Harrison went straight at the British on his right after learning that the Redcoats were tired, distrusted their commander, had received no provisions for two days, and were desperately short of ammunition. The battle was over in fact in less than 10 minutes. Redcoats got only two volleys off before they were overrun by the Kentuckians, riding hard at the full gallop shouting the battle cry, 'Remember the Raisin!'

The action on the American left, against the Indians, was more hazardous. Colonel Richard Johnson's men rode into battle with each man carrying a rifle, a hatchet and a knife. As the fighting grew fiercer and fire from the braves in the bush began to fell the Americans, Johnson ordered his troopers to dismount and fight on foot, hand to hand, knife to knife. The colonel himself remained in the saddle, an easy target for Indian marksmen. Johnson suffered five wounds and fell but he would live for many more years and become vice president of the United States.
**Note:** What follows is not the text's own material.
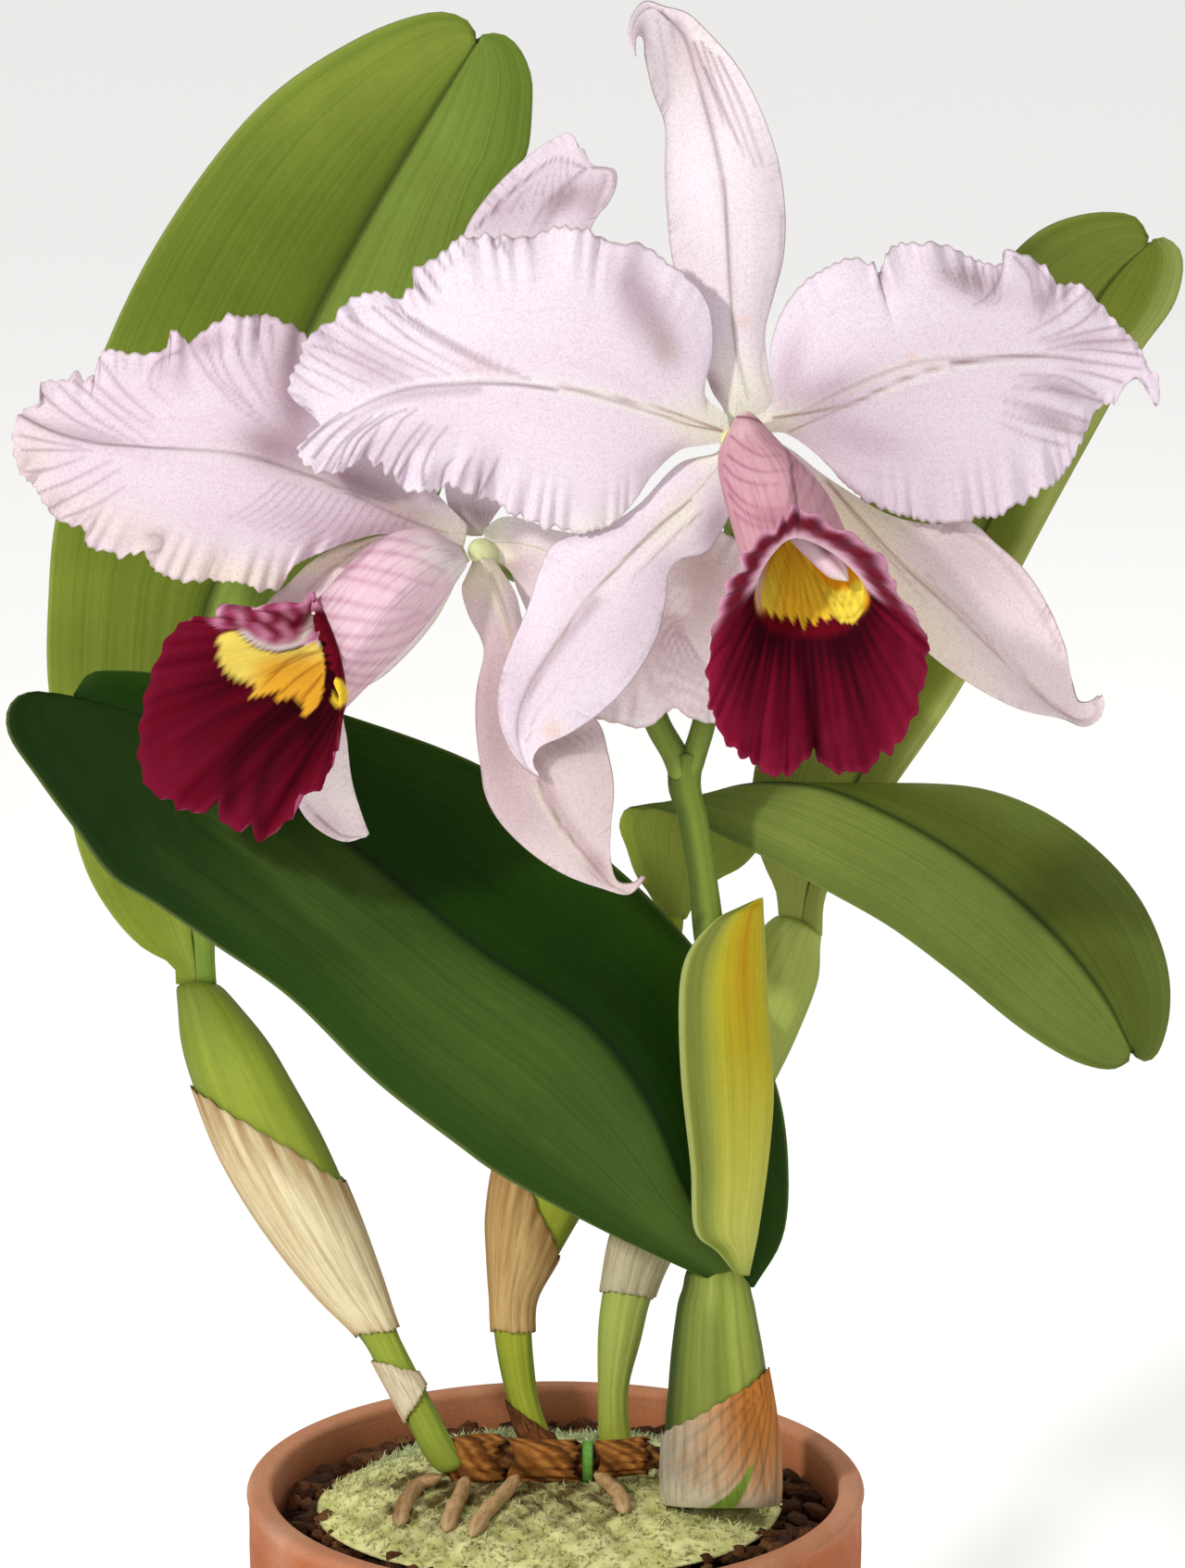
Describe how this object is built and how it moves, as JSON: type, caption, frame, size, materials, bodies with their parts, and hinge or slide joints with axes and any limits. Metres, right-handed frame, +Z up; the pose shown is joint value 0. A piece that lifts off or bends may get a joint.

To this day, details of Tecumseh's death remain unknown. Legend has it that Richard Johnson killed Tecumseh, and he was to get credit for a deed he himself never claimed credit for. Johnson shot and killed an Indian who came at him with a tomahawk, but no one could say for certain that the Indian was the great Shawnee chief. Nevertheless, the following jingle became part of Johnson's later political campaigns: 'Rumpsey dumpsey, rumpsey dumpsey, Colonel Johnson killed Tecumseh.'

Some of Tecumseh's braves later told a different story. His face stained with blood from a head wound, Tecumseh shouted encouragement to his warriors until he was mortally wounded by a bullet in his left breast. A few followers then carried him from the field and secretly buried him. His body was never recovered, at least not by white men.

As bitter as the Battle of the Thames was, only 15 Americans were killed and 30 others wounded. 18 British soldiers were killed and 22 wounded. The Indians lost the most:33 braves.

The massacre at the River Raisin had been avenged. The American victory broke the British hold on the Northwestern frontier, leaving Fort Michilimackinac the only British-held stronghold in Michigan Territory, making The Battle of the Thames one of the great American victories in the war, second only to the Battle of New Orleans.

The Battle of the Thames neutralized the Anglo-Indian threat from the frontier for the duration of the war. But its most decisive consequence would be felt by the Indian nations long afterward. Respected by friend and foe alike, Tecumseh proved to be an irreplaceable loss. No comparable leader would emerge to oppose the ultimate white settlement of the lands east of the Mississippi River.

But this of course, is only the beginning of the story. For William Henry Harrison parlayed his military successes into a successful run for President under the famous slogan “Tippecanoe and Tyler Too.” He death within a month of inauguration, wholly unanticipated by the founders, led to a constitutional crisis of which the primary casualty was the ill-fated Whig party. This allowed the fractured Democrats to elect the first “dark horse” President, James K. Polk, who ran on an unrepentant “Manifest Destiny” program that would forever change, in four short years, the future of Native peoples in America.

Tecumseh’s Revenge or Harrison’s Revenge? Such a karmic pair. The world may never know.

Erik Donald France said...

Hey, thanks for the comments, y'all ~! Much appreciated ~

I will do a post on Richard M. Johnson at some point -- a real character as well as VP of the USA.